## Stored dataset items
--- --- ---
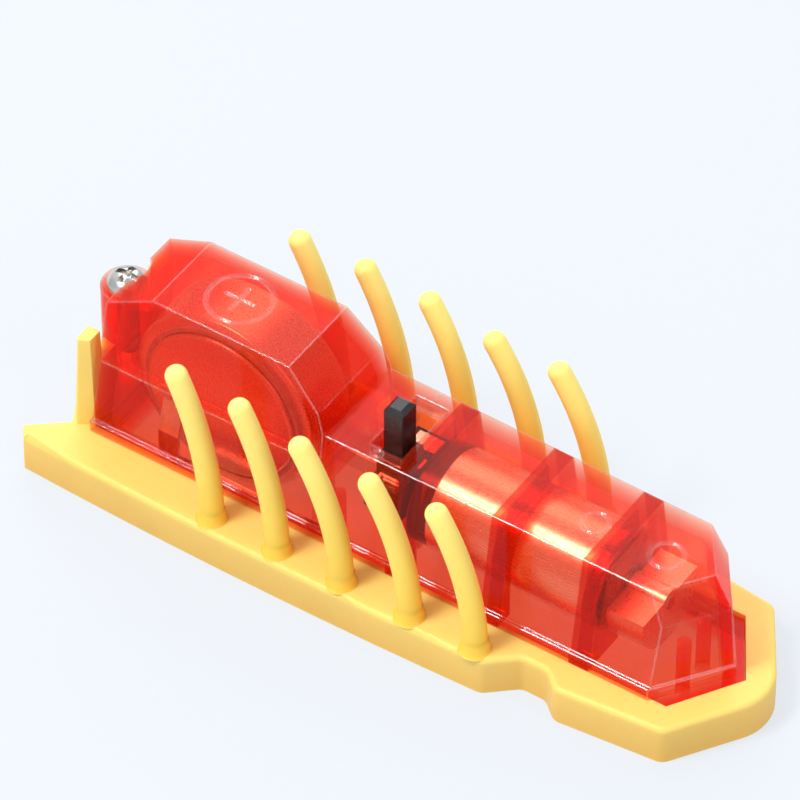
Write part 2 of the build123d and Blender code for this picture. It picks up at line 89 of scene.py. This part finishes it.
def spread(nodes, links, factor, low, high):
    """Maps factor from NOISE_LOW..NOISE_HIGH to low..high and holds it beyond, for noise and facing angles."""
    node = nodes.new("ShaderNodeMapRange")
    node.inputs["From Min"].default_value = NOISE_LOW
    node.inputs["From Max"].default_value = NOISE_HIGH
    node.inputs["To Min"].default_value = low
    node.inputs["To Max"].default_value = high
    links.new(factor, node.inputs["Value"])
    return node.outputs["Result"]


def bump(nodes, links, height, shader, depth_mm, edge_mm=0.0):
    """Bumps the shader's normal by a height field, over edges rounded to edge_mm."""
    node = nodes.new("ShaderNodeBump")
    node.inputs["Distance"].default_value = depth_mm * MM
    node.inputs["Strength"].default_value = 1.0
    links.new(height, node.inputs["Height"])
    if edge_mm:
        rounded = nodes.new("ShaderNodeBevel")
        rounded.samples = BEVEL_SAMPLES
        rounded.inputs["Radius"].default_value = edge_mm * MM
        links.new(rounded.outputs["Normal"], node.inputs["Normal"])
    links.new(node.outputs["Normal"], shader.inputs["Normal"])


def height_above(nodes, links, low_mm, high_mm):
    """0 at low_mm and 1 at high_mm above the surface that the toy lies on."""
    coords = nodes.new("ShaderNodeTexCoord")
    split = nodes.new("ShaderNodeSeparateXYZ")
    links.new(coords.outputs["Object"], split.inputs["Vector"])
    node = nodes.new("ShaderNodeMapRange")
    node.inputs["From Min"].default_value = low_mm * MM
    node.inputs["From Max"].default_value = high_mm * MM
    links.new(split.outputs["Z"], node.inputs["Value"])
    return node.outputs["Result"]


# ---------------------------------------------------------------- materials
RIB_X = (1.2 * MM, 7.2 * MM, 12.9 * MM)   # middles of the shell's cross ribs
RIB_HALF = 0.55 * MM
RIB_FADE = 0.12 * MM
CLEAR_PASS = (1.0, 0.91, 0.80)            # share of each colour that one clear surface lets through
RIB_PASS = (0.84, 0.16, 0.07)
CLEAR_BODY = (0.97, 0.065, 0.012)
CLEAR_DEPTH_TINT = (1.0, 0.18, 0.08)
COVER_DENSITY = 1500                      # how fast the tint deepens with thickness, per metre
SHELL_DENSITY = 820
EDGE_ROUND = 0.16 * MM
EDGE_SHINE = 0.22                         # how much more a rounded edge mirrors
EDGE_START = 0.999                        # cosines between the flat and the rounded normal
EDGE_FULL = 0.96


def maths(nodes, links, operation, first, second=None):
    """A Math node; second is a socket or a number."""
    node = nodes.new("ShaderNodeMath")
    node.operation = operation
    links.new(first, node.inputs[0])
    if isinstance(second, (int, float)):
        node.inputs[1].default_value = second
    elif second is not None:
        links.new(second, node.inputs[1])
    return node


def mixed(nodes, links, factor, first, second):
    """Mixes two shaders by a socket that is 0 for the first and 1 for the second."""
    node = nodes.new("ShaderNodeMixShader")
    links.new(factor, node.inputs["Fac"])
    links.new(first.outputs["BSDF" if "BSDF" in first.outputs else "Shader"], node.inputs[1])
    links.new(second.outputs["BSDF"], node.inputs[2])
    return node


def rib_bands(nodes, links):
    """1 in a band across the shell at each cross rib, 0 between them."""
    coords = nodes.new("ShaderNodeTexCoord")
    split = nodes.new("ShaderNodeSeparateXYZ")
    links.new(coords.outputs["Object"], split.inputs["Vector"])
    total = None
    for rib in RIB_X:
        away = maths(nodes, links, "SUBTRACT", split.outputs["X"], rib)
        size = maths(nodes, links, "ABSOLUTE", away.outputs[0])
        band = nodes.new("ShaderNodeMapRange")
        band.interpolation_type = "SMOOTHSTEP"
        links.new(size.outputs[0], band.inputs["Value"])
        band.inputs["From Min"].default_value = RIB_HALF
        band.inputs["From Max"].default_value = RIB_HALF + RIB_FADE
        band.inputs["To Min"].default_value = 1.0
        band.inputs["To Max"].default_value = 0.0
        strip = band.outputs["Result"]
        total = strip if total is None else maths(nodes, links, "ADD", total, strip).outputs[0]
    return total


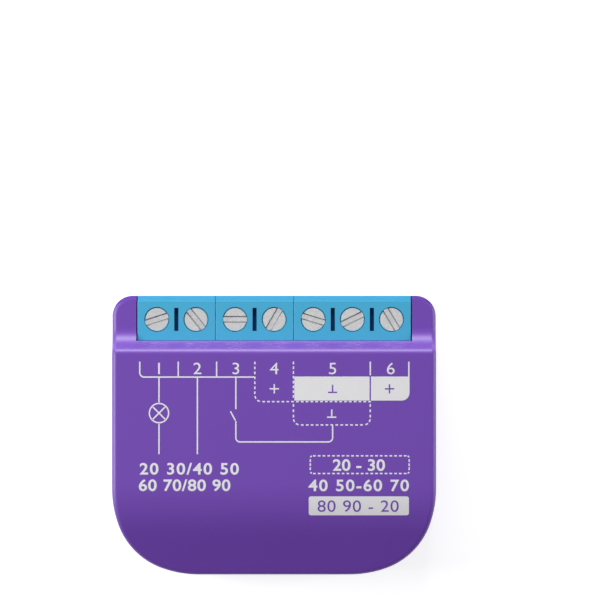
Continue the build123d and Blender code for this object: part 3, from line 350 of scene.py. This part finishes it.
def lamp(name, place, size, power):
    """A white softbox that looks at the module."""
    light = bpy.data.lights.new(name, "AREA")
    light.shape = "RECTANGLE"
    light.size, light.size_y = size
    light.energy = power
    holder = bpy.data.objects.new(name, light)
    holder.location = place
    holder.rotation_euler = (Vector(LAMP_AIM) - Vector(place)).to_track_quat("-Z", "Y").to_euler()
    bpy.context.scene.collection.objects.link(holder)


# Values that a user would change

class CaseLook(bpy.types.PropertyGroup):
    """Colours and surface of the case, the terminal blocks and the ink."""
    case_colour: bpy.props.StringProperty(
        name="Case colour", description="sRGB hex of the moulded case", default="6A35AF")
    block_colour: bpy.props.StringProperty(
        name="Block colour", description="sRGB hex of the terminal blocks", default="42ABD2")
    ink_colour: bpy.props.StringProperty(
        name="Ink colour", description="sRGB hex of the light print", default="E5E4E6")
    texture_depth: bpy.props.FloatProperty(
        name="Texture depth", description="Depth of the moulded texture in millimetres", default=0.004,
        min=0.0, max=0.05)


class PrintSizes(bpy.types.PropertyGroup):
    """Sizes of the printed marks, in millimetres."""
    line: bpy.props.FloatProperty(
        name="Line width", description="Width of a printed line in millimetres", default=0.18, min=0.05,
        max=1.0)
    dash: bpy.props.FloatProperty(
        name="Dash", description="Length of a dash in millimetres", default=0.35, min=0.1, max=2.0)
    gap: bpy.props.FloatProperty(
        name="Gap", description="Gap between dashes in millimetres", default=0.28, min=0.1, max=2.0)
    label: bpy.props.FloatProperty(
        name="Label height", description="Height of the terminal numbers in millimetres", default=1.5,
        min=0.5, max=4.0)
    boldness: bpy.props.FloatProperty(
        name="Boldness", description="Outward offset of the bold figures, as a share of their body",
        default=0.02, min=0.0, max=0.028)
    legend: bpy.props.FloatProperty(
        name="Legend height", description="Height of the bold figures in millimetres", default=1.53,
        min=0.5, max=4.0)


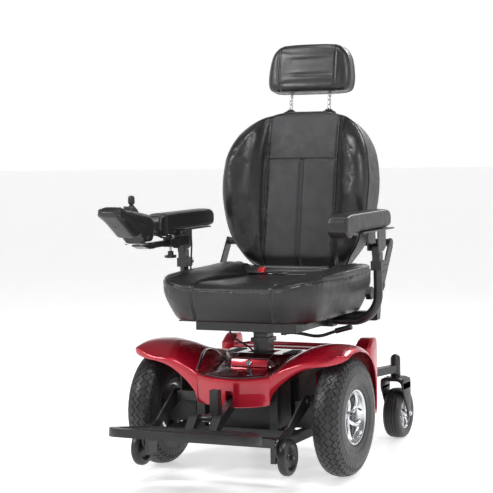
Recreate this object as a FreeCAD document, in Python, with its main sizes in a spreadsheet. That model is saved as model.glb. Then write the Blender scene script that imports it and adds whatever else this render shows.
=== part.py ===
--- --- ---
## WHAT THE TASK ASKS
Identify the lines that contain the string "with", and copy every one of them.

## WORKED ANSWER
COVER_DENSITY = 1500                      # how fast the tint deepens with thickness, per metre
Recreate this object as a FreeCAD document, in Python, with its main sizes in a spreadsheet. That model is saved as model.glb. Then write the Blender scene script that imports it and adds whatever else this render shows.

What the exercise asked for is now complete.